Pearls of wisdom by Shekhar Gupta’s The Print: After the ‘biscuit crisis’, prepare yourself for the great Indian ‘chaddi crisis’

Do people usually go "Yay, I got a Diwali bonus, let me buy 2 dozen chaddis first!" Do they exclaim, "Damn man, that phone was expensive, I will not wear chaddis under my pants for the whole year to save money."

The media had recently outraged rather loudly claiming that the sale of Parle-G biscuits has gone down because of demonetisation and GST. A lot many things are blamed on demonetisation and GST. Media has been sounding a lot like local fortune-tellers who keep predicting doom and gloom every week.
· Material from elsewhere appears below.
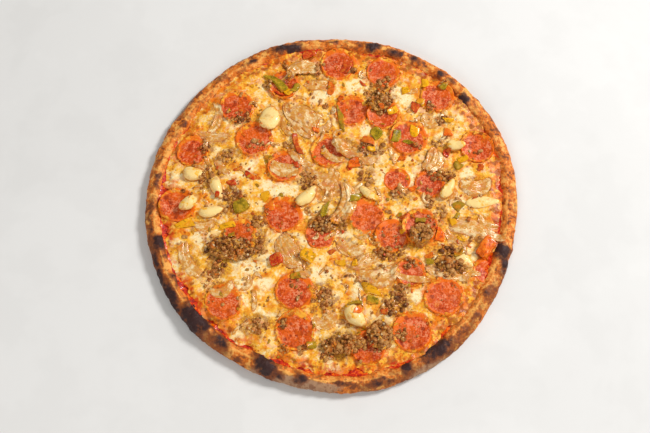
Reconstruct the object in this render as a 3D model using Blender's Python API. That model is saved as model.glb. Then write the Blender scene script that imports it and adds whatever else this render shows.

The massive ‘economic slowdown’ that is supposed to make Indians poor and dejected somehow never manages to stop people from spending like crazy on festival sales.

Now, after the imaginary biscuit crisis, the media has found another crisis. It is called the great Indian underwear crisis. Indians, according to Shekhar Gupta led The Print, have become so, so poor that they have stopped buying chaddis and banians.

Via Twitter

The said article in The Print claims that Indians have become so poor that they are not buying underwear anymore. As a result, underwear store owners have become so poor after demonetisation and GST that they are unable to make payments.

The article even cites the MDs of Rupa, Lux and Dollar brands to claim that sales have come down. In the body, it is cleverly mentioned that while sales are still showing growth, they are just not as high as expected.

The article itself is terribly confusing. At one point it says the sales of innerwear has come down. But it quotes KB Agarwal later, who says that the festive season sales saw ‘only 10% growth, compared to the usual 20% growth’.

Even the major retailers cited in the article are said to have seen the growth of 2-7%, as opposed to 3-9% that they apparently saw earlier.

While the data and the sale of individual brands need further analysis, we were perplexed at the idea of common Indians withholding the purchase of vests and knickers for financial worries.

Who do we blame the slow sale of Lux Cozy on? Middle-class men, who keep wearing the same pair of underwear for years? Do people buy bras, panties, vests and chaddis for the entire family in bulk when they shop for Diwali or when they get a pay raise? Do people stop wearing underwear when the growth is 5% and start wearing than when it reaches 7%? When an article says that the growth has reached 9%, are their riots everywhere with men falling over each other to buy underwear that they have denied themselves when the growth rate of the economy was lesser?

The hero of 70s and 80s movies always, always bought shawls for his Maa and Babuji when he got a ‘Naukri’. Will millennials kids order Jockey and Lux Cozy combo packs for their parents when they get jobs now?

We are so perplexed that we are unable to fathom how exactly the sale or purchase of underwear depends upon the ‘state of the economy’. Do people usually go “Yay, I got Diwali bonus, let me buy 2 dozen chaddis first!” Do they exclaim, “Damn, that phone was expensive, I will not wear chaddis under my pants for the whole year to save money.”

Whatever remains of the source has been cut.